Team visit to Rio Tinto; analogue site for Mars

The Rio Tinto analogue test site is situated in the Huelva district of southern Spain near the city of Seville. The site is part of a large opencast metal mining district that has been exploited at least since Roman times and probably earlier for iron, copper, and other metals. Iron sulphide has interacted with ground water to produce a very acidic environment with pH 0 – 3 and a mineral assemblage including jarosite, Fe-sulphates and oxides as found on Mars. Particularly interesting is the presence of microbes living in the extremely acidic and metal rich waters at Rio Tinto. For these reasons the site has been chosen by the MOONWALK project to simulate a Mars field exploration.

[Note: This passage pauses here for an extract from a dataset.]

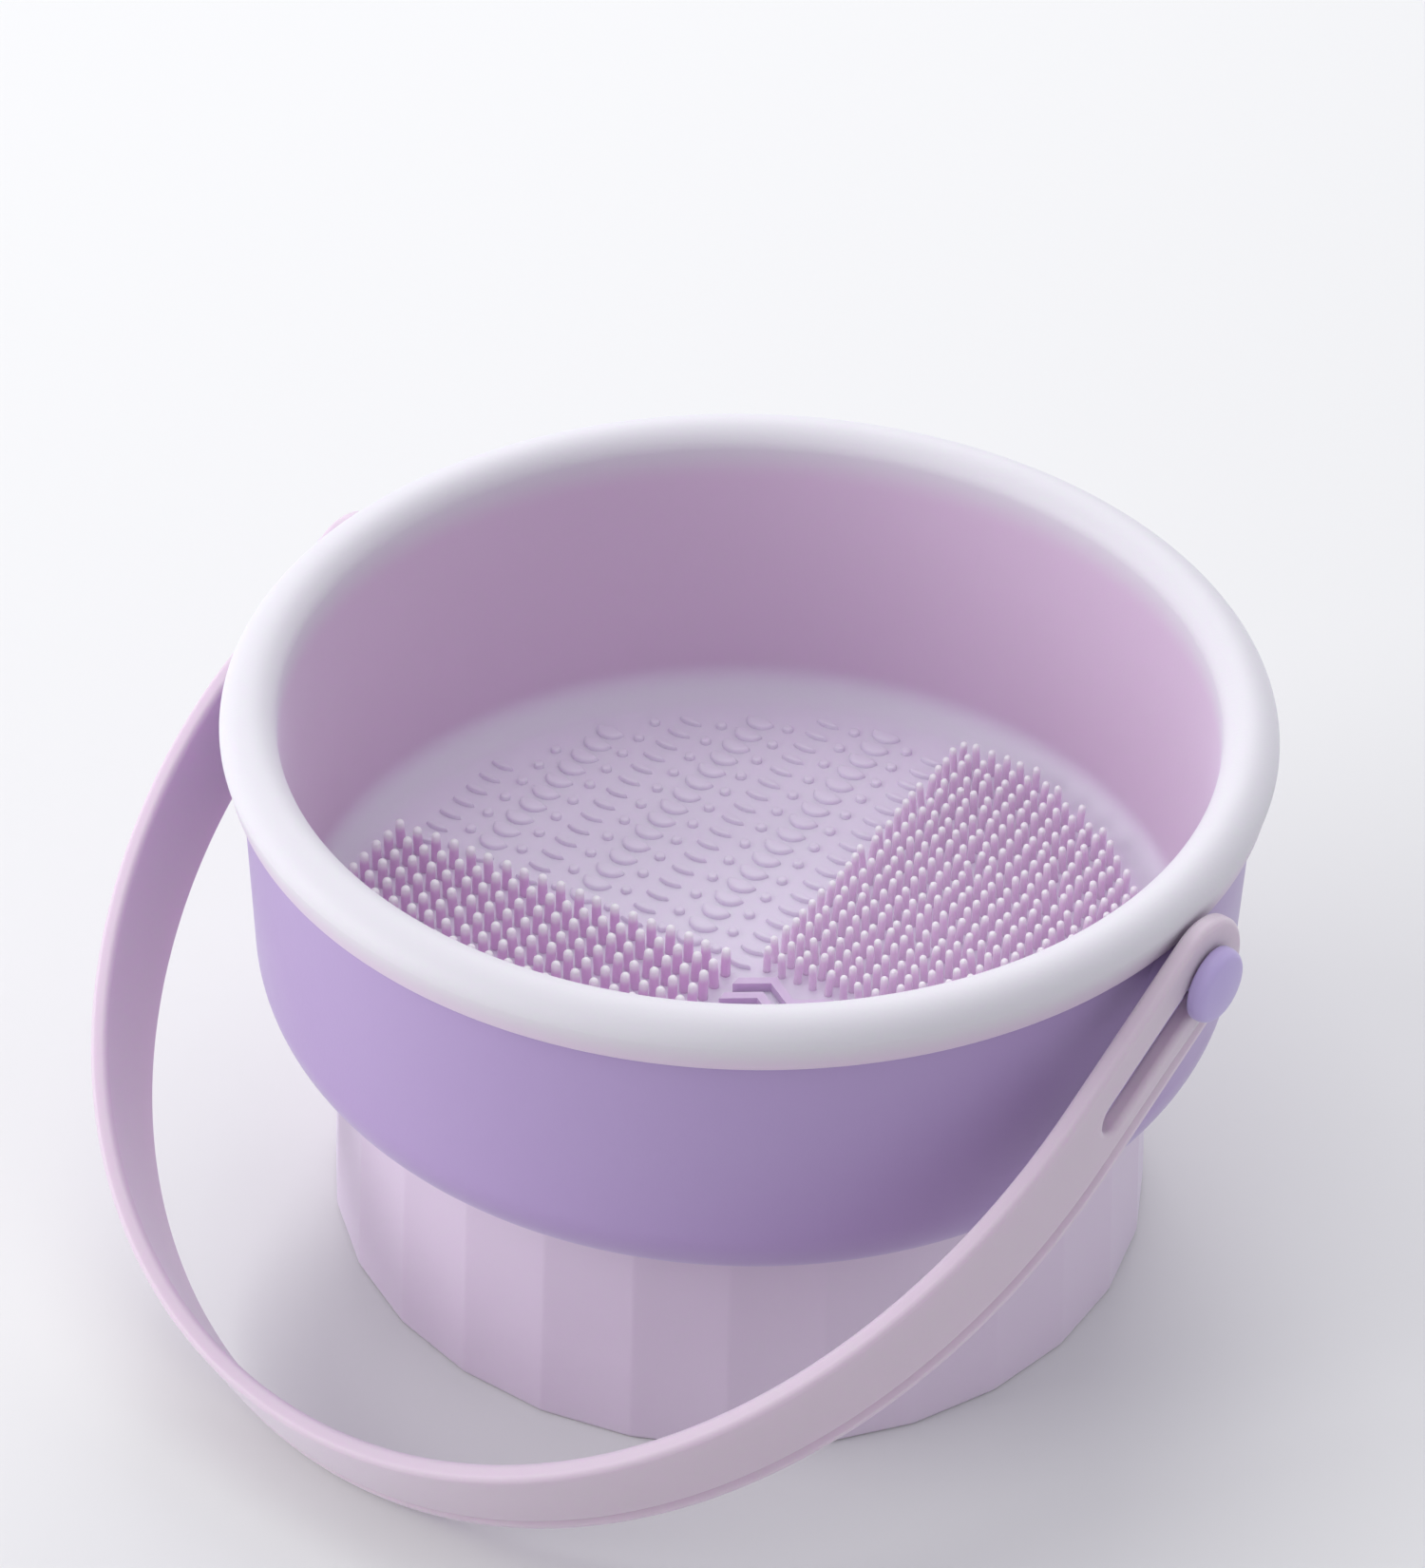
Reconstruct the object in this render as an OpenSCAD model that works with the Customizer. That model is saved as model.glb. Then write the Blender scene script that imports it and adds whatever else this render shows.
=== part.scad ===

Members of the MOONWALK project visited the site on 10 December 2015 to investigate targets for the simulation scenarios and understand the associated logistics. Locations were determined for simulated crater (a steep-sided trench), sand dunes (mining dumps) and cave (mine tunnel) exploration by MOONWALK suited astronauts and the YEMO rover assistant. A location was also identified for deployment of the SHEE habitat module.

We thank our Spanish colleagues from INTA for organising the short but successful visit, and can now look forward to our field campaign at the site in 2016.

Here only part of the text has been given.